Dear Comrades,
As editors of Notes from Below, we have taken a different approach to this issue. The journal usually focuses on publishing worker writing. When we started almost six years ago, we understood that any revolutionary politics adequate to our situation would have to begin from the perspective of the working class. Then, as now, we drew our methods and theory from a broad Marxist tradition that seeks to understand and change the world from the worker’s point of view. To make that connection to the working class perspective a reality, we have published workers’ inquiries, intervened to circulate and develop struggles, and aimed to build workers’ confidence to take action by and for themselves. We have developed an understanding of the ‘class composition’ that prevails in Britain today. Class composition means the way in which the classes that make up capitalist society are organised technically, socially, and politically. We believe that developing a more grounded understanding of class composition is fundamental for contemporary militants if we are to develop strategies adequate to our moment without relying solely upon the past for guidance.

This approach has had many successes, for example, in finding the wave of subterranean struggles led by migrant workers in response to the expansion of platform capitalism. It also revealed an increasingly militant approach amongst university workers, despite the surface appearance of conservatism from trade union bureaucrats. Today, we can say with much greater confidence that we understand the broad outlines of the situation facing the working class in Britain. Inquiry, however, has never been a complete political methodology in itself. We have followed Ed Emery’s repurposing of Mao’s slogan: “No politics without inquiry!”

But now we must turn our attention to the other side of that coin: no inquiry without politics. We have always been clear that inquiry is just one moment in a broader political methodology. In this issue, we have focused on the processes of agitation and organisation that emerge out of inquiry by commissioning writing from revolutionaries embedded within the working class. We have made this decision because we believe that disorganisation is no longer an option given the accelerating crises of our moment. However, the organisational options on the table are not good either: vanguardism, electoralism, syndicalism - each approach has distinct shortcomings. Our task, which we have begun in this issue, is to devise an alternative.

We are united by our desire for a revolution. Not in the abstract sense of “oh, wouldn’t that be nice”, but in the concrete meaning of “that is what we’re working for.” We believe that the ongoing destabilisation of capitalism offers us a unique opportunity to build a new kind of communist political organisation. The work required to achieve this goal will be incredibly difficult. We want to organise with other workers, to meet them where they are and help turn their immediate economic struggles over wages and conditions into a more general political conflict over the organisation of society.

We see this issue of Notes from Below as the first step to bringing together like-minded militants committed to doing everything we can to achieve our political goals. In this editorial, we outline our proposal for what that everything could be.

The Current Issue

Our shared starting point is understanding the importance of workers’ experiences and struggles.
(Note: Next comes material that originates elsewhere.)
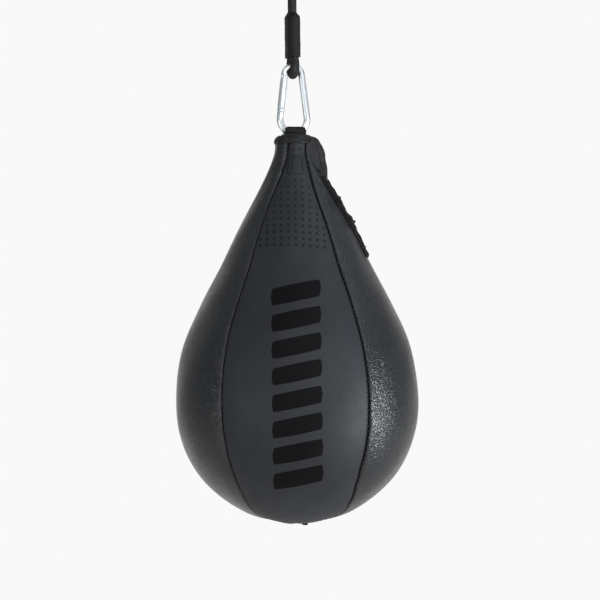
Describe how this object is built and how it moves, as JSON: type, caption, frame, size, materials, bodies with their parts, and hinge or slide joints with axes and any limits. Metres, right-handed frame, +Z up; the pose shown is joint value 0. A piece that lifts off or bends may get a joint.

At work, we confront the contradictions of capitalism most clearly, but it is also where we can find our leverage. The changing experience of work shapes our struggles in significant ways. In Notes from Below, we try to analyse these through theories of class composition:

Class composition is a material relation with three parts: the first is the organisation of labour-power into a working class (technical composition); the second is the organisation of the working class into a class society (social composition); the third is the self-organisation of the working class into a force for class struggle (political composition)1

We believe that understanding changing class composition in different industries and sectors is a critical part of a project of collective self-emancipation. Workers’ inquiry is one method to do this, with the results analysed through the concepts of class composition. So far, Notes from Below has published inquiries in different sectors and attempted a wider analysis in Class Composition in Britain. However, the point of inquiry is always to use the process and the knowledge produced to politically organise as workers. Indeed, workers’ inquiry at its most useful is often indistinguishable from the act of political organisation itself.2

The Politics of Inquiry

It has been almost six years since we started publishing Notes from Below. The editorial board has shifted and grown, while the output has become more organised and focused. We chose the name “Notes from Below”, after much discussion and some bad attempts at puns, to signal the politics that we wanted to try and build towards. We were trying to orientate away from the existing “Left” and rebuild a politics that starts from workers’ changing experience of capitalism. The “from Below” comes from an argument made by Hal Draper:

“What unites the many different forms of Socialism-from-Above is the conception that socialism (or a reasonable facsimile thereof) must be handed down to the grateful masses in one form or another, by a ruling elite which is not subject to their control in fact. The heart of Socialism-from-Below is its view that socialism can be realized only through the self-emancipation of activized masses in motion, reaching out for freedom with their own hands, mobilized ‘from below’ in a struggle to take charge of their own destiny, as actors (not merely subjects) on the stage of history. The emancipation of the working classes must be conquered by the working classes themselves.”3

There are few “from-above” options in Britain at the current moment, particularly after the collapse of the Corbyn project. We believe interest is resurgent in “from-below” politics.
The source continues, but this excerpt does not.